Two F-16s carved lazy circles over The Hague on the morning of March 24, 2014, and beneath them the largest security operation in Dutch history hummed into motion. Thirteen thousand police officers - four times the contingent that secured the royal succession the year before - had been drawn from every corner of the country. Apache helicopters waited on standby. Frigates patrolled the coast from Hook of Holland to IJmuiden. Inside the World Forum Convention Centre, surrounded by fences borrowed from the 2012 London Olympics, the leaders of fifty-three nations were arriving to talk about something most of them preferred not to mention out loud: the loose stockpiles of bomb-grade material scattered across the world, and what it would take to keep terrorists from finding them.
The Nuclear Security Summit had been Barack Obama's idea, born from a 2009 speech in Prague where he laid out a vision of a world without nuclear weapons. The first summit had been in Washington, the second in Seoul, and now the third settled into the Dutch capital - a city already accustomed to the weight of international law and the architecture of cautious diplomacy. Prime Minister Mark Rutte received the heads of delegation himself, and that evening King Willem-Alexander hosted them for dinner at Huis ten Bosch, the royal palace tucked into the woods. The setting was deliberate. The Hague offered something Washington and Seoul could not: the symbolic gravity of a place that had spent more than a century building institutions to manage humanity's worst impulses.
Nobody planned for the summit to be about Ukraine. But three weeks before the leaders arrived, Russia had annexed Crimea, and now the talks had a second, urgent agenda running underneath. Vladimir Putin himself stayed away, sending Foreign Minister Sergey Lavrov in his place. On the evening of March 24, an emergency meeting of the G7 convened at the Catshuis, the prime minister's official residence, and David Cameron emerged to announce that the G8 summit planned for Sochi in June would not happen on Russian soil. The Group of Eight was, in that moment, becoming the Group of Seven again. Inside the World Forum, leaders kept the focus on nuclear materials. Outside, in the hallways and the bilateral meeting rooms, the post-Cold War order was visibly tilting.

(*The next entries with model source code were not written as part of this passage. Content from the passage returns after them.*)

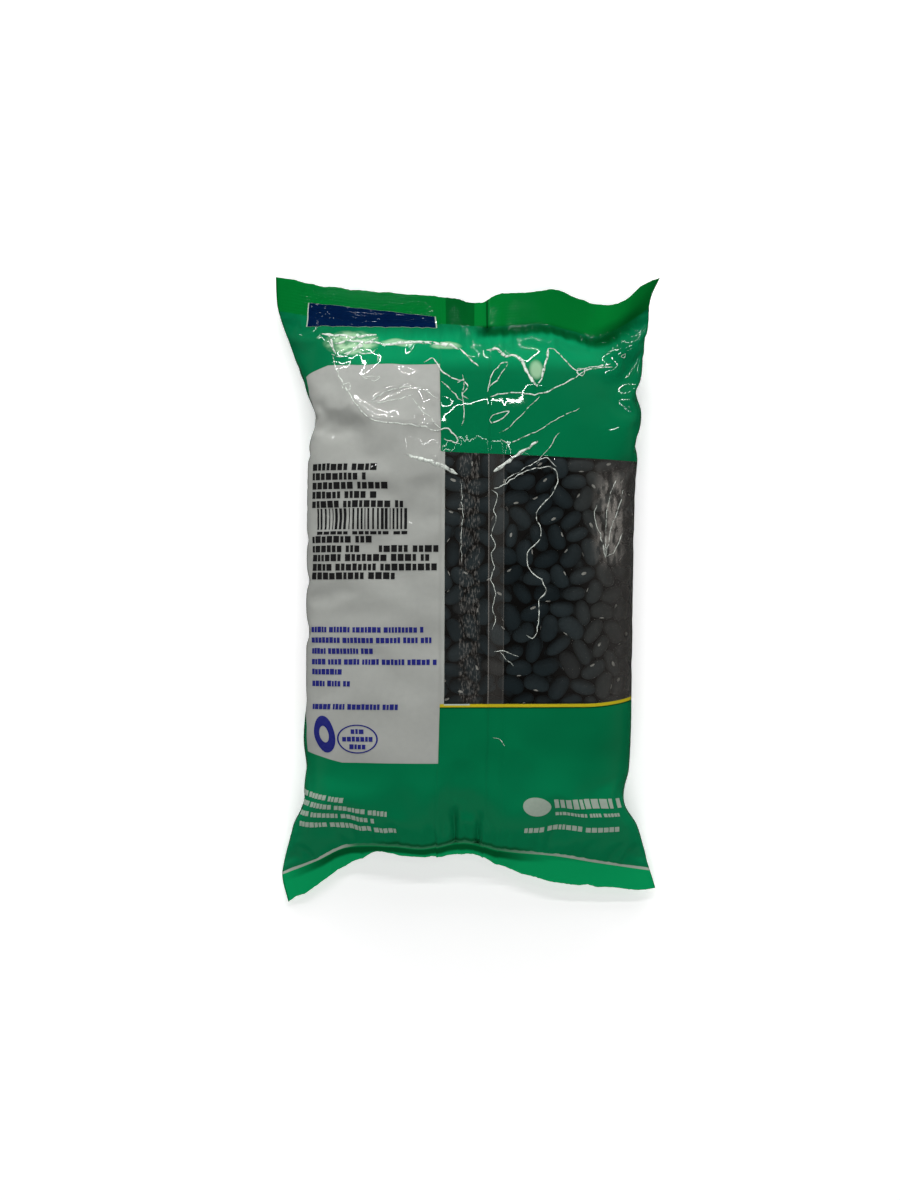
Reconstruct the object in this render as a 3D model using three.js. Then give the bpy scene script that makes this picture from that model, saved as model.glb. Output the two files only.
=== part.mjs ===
// A 500 g pillow bag of dried black beans, lying on its front with its back seam up.
// Millimetres, +Z up, +Y towards the top seal. The origin is under the middle of the bag,
// on the surface that it lies on. The bag is one closed body: a film tube with a lapped
// back seam, crimped flat at both ends and filled tight with beans.
import * as THREE from "three";
import { mergeVertices } from "three/addons/utils/BufferGeometryUtils.js";

// Driving dimensions
const HALF_WIDTH = 73.5; // half of the film tube laid flat, at the seals
const CROWN_HEIGHT = 35.5; // highest film over the beans, above the surface
const SIDE_HEIGHT = 15; // height of the widest line of the filled body
const UNDER_DEPTH = 24; // how far the underside would reach below that line, before the floor stops it
const SECTION_HALF_WIDTH = 63; // half width of the filled cross-section
const SECTION_POWER = 2.7; // superellipse power of the filled cross-section
const SEAL_THICKNESS = 0.8; // the welded layers at each end
const RIM = SEAL_THICKNESS / 2;
const FLOOR_GAP = 0.6; // least height of the middle of the welded layers

// How the film rises from each seal: the length of the rise and the two powers of its curve
const TOP_SHOULDER = { length: 60, power: 2.1, root: 0.85 };
const BOTTOM_SHOULDER = { length: 42, power: 2.4, root: 0.8 };
const UNDER_SHOULDER = { length: 30, power: 2, root: 0.7 };
const SPREAD_FULL = 0.9; // fullness from which the film's width follows the filled cross-section
const SIDE_BLEND = 0.6; // share of the half length over which the side line leaves the seals' height

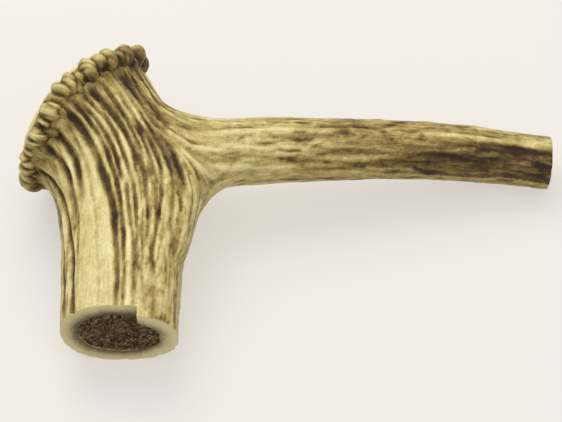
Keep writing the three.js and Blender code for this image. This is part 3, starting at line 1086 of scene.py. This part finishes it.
def setInput(modifier, name, value):
    for item in modifier.node_group.interface.items_tree:
        if item.name == name and item.in_out == "INPUT":
            modifier[item.identifier] = value


def collarMesh():   # the plain roll that the pearls stand on
    around, across = 144, 14
    angles = np.arange(around) * 360 / around
    points = []
    for step in range(across):
        turning = 2 * math.pi * step / across
        outward, onward = swollen(angles)
        out = 24.6 * mm + outward + pearls["ringHalf"] * math.cos(turning)
        place, ray = burrSpot(angles, out, onward + pearls["ringHalf"] * math.sin(turning))
        points.append(place)
    points = np.concatenate(points)
    faces = []
    for step in range(across):
        for index in range(around):
            a = step * around + index
            b = step * around + (index + 1) % around
            c = (step + 1) % across * around + (index + 1) % around
            d = (step + 1) % across * around + index
            faces.append((a, d, c, b))
    mesh = bpy.data.meshes.new("collar")
    mesh.from_pydata([tuple(point) for point in points], [], faces)
    return mesh


def makeBurr(paint):
    burr = pearlSeats()
    nodes = burr.modifiers.new("pearls", "NODES")
    nodes.node_group = pearlTree()
    setInput(nodes, "Bead detail", pearls["detail"])
    setInput(nodes, "Bead size", 1.0)
    setInput(nodes, "Bead material", paint)
    baked(burr)
    shape = bmesh.new()
    shape.from_mesh(burr.data)
    shape.from_mesh(collarMesh())
    bmesh.ops.recalc_face_normals(shape, faces=shape.faces)
    shape.to_mesh(burr.data)
    shape.free()
    revoxelled(burr, pearls["voxel"])
    mesh = burr.data
    edges = readEdges(mesh)
    points = evened(readPoints(mesh), edges, 4)
    writePoints(mesh, points)
    out = points - burrCentre
    angle = np.degrees(np.arctan2(out @ burrUp, out @ burrAside)) % 360
    along = out @ burrAxis / mm
    wide = np.linalg.norm(out - np.outer(out @ burrAxis, burrAxis), axis=1) / mm
    folds = grain(column(angle * 0.47 / 0.9 + 0.35 * along, along / 6, wide / 5), 71) - 0.5
    bumps = layeredGrain(points / (1.9 * mm), 72) - 0.5
    rise = pearls["folds"] * folds + 0.5 * bumps
    points = points + readNormals(mesh) * (rise * mm)[:, None]
    points = relaxed(points, edges, 1, 0.3)
    writePoints(mesh, points)
    smooth = relaxed(points, edges, 26, 0.7)
    normals = readNormals(mesh)
    cavity = ((smooth - points) * normals).sum(axis=1) / mm
    # Painted shade and light on the relief: darker in the creases and sunken folds, paler on the raised folds;
    # painted shade on the ring's side towards the beam; darker also towards the ring's inside.
    tint = 0.22 + 0.85 * np.clip(cavity, -0.3, 0.9) - 0.25 * folds
    tint += 0.30 * smoothStep(-1.5, -5.5, along) + 0.12 * smoothStep(25, 21, wide)
    keepNumbers(mesh, "stainAndShade", tint)
    mesh.polygons.foreach_set("use_smooth", np.ones(len(mesh.polygons), bool))
    mesh.materials.clear()
    mesh.materials.append(paint)
    print("burr:", len(mesh.polygons), "faces")
    return burr


shedFace = {
    "voxel": 0.5 * mm,
    "grit": 0.3,             # mm
    "dome": 1.2,
    "pits": 0.3,
    "pitTint": 0.2,
    "paleness": 0.16,
}


def makeCasting(paint):
    casting = copyOfNodes("castingFace", ("casting_face",))
    revoxelled(casting, shedFace["voxel"])
    mesh = casting.data
    edges = readEdges(mesh)
    points = evened(readPoints(mesh), edges, 3)
    writePoints(mesh, points)
    normals = readNormals(mesh)
    face = smoothStep(0.1, 0.5, normals @ burrAxis)
    grit = layeredGrain(points / (1.3 * mm), 81) - 0.5
    swell = layeredGrain(points / (9 * mm), 83) - 0.5
    pits = smoothStep(0.66, 0.84, grain(points / (1.7 * mm), 84))
    rise = face * (shedFace["grit"] * grit + shedFace["dome"] * swell - shedFace["pits"] * pits)
    writePoints(mesh, points + normals * (rise * mm)[:, None])
    keepNumbers(mesh, "stainAndShade", shedFace["pitTint"] * (pits * face - grit) - shedFace["paleness"])
    mesh.polygons.foreach_set("use_smooth", np.ones(len(mesh.polygons), bool))
    mesh.materials.clear()
    mesh.materials.append(paint)
    return casting


burr = makeBurr(burrBone)
casting = makeCasting(castingBone)
for piece, nodeName, slotName in ((burr, "burr", "burr_bone"), (casting, "casting_face", "casting_bone")):
    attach(piece, "root")
    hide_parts(nodeName)

print("burr and casting face made")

The summit's headline came from Tokyo. Japan announced it would hand over to the United States more than 700 pounds of weapons-grade plutonium and roughly 450 pounds of highly enriched uranium - a decades-old research stockpile, much of it originally American and British, that officials said was enough to build dozens of nuclear weapons. For years, the cache had been a quiet diplomatic problem. Iran had pointed to it as proof of a Western double standard. China had begun raising alarms a month earlier. Some right-wing politicians in Japan had referred openly to the stockpile as a useful deterrent, the kind of material you keep around so other countries know what you could do. The transfer was the single biggest result of Obama's five-year effort. Since 2009, twelve countries had cleared all their highly enriched uranium - Austria, Chile, Czechia, Hungary, Libya, Mexico, Romania, Serbia, Taiwan, Turkey, Ukraine, and Vietnam - and the equivalent of roughly 500 weapons' worth of material had been down-blended into reactor fuel.
Diplomatic communiques can read like wallpaper, but the Hague document raised the bar in a specific way. For the first time, the leaders committed to minimizing plutonium stockpiles, not just highly enriched uranium. Thirty-five countries signed on to a new set of Nuclear Security Guidelines: most of Europe, plus Japan, South Korea, Israel, Australia, and the United States. Eighteen others refused, including China, Russia, India, Pakistan, and Brazil - which left the harder cases for another summit. Thirteen countries pledged to eliminate their highly enriched uranium entirely by 2016. Seventeen had already converted research reactors and medical isotope facilities to safer low-enriched fuel. The numbers were technical, but the underlying argument was not: every kilogram secured was a kilogram a terrorist could not steal.
For all the spectacle of fighter jets and water-cannon trucks, the most-talked-about security incident of the summit was almost comically small. Two Dutch students managed to obtain student press credentials and walked into the final press conference. They got within five meters of Obama and Rutte before anyone noticed. The Dutch Organisation of Journalists later admitted a mistake had been made. The Ministry of Foreign Affairs insisted the president's security had been optimal. The students, for their part, did nothing - they only wanted to prove they could. In a summit devoted to the principle that determined people will find their way past barriers, it was an oddly fitting coda.
World Forum Convention Centre, The Hague, Netherlands. Coordinates: 52.09 degrees N, 4.28 degrees E. The site sits in the quiet diplomatic quarter near Scheveningen, a short distance from the Peace Palace. Recommended viewing altitude 2,500-3,500 feet for context with the North Sea coast and the Randstad metropolitan sprawl. Nearest airport is Rotterdam The Hague (EHRD), 15 nautical miles south; Amsterdam Schiphol (EHAM) lies about 25 nautical miles northeast. Dutch coastal weather can shift quickly - expect haze and broken low cloud in shoulder seasons.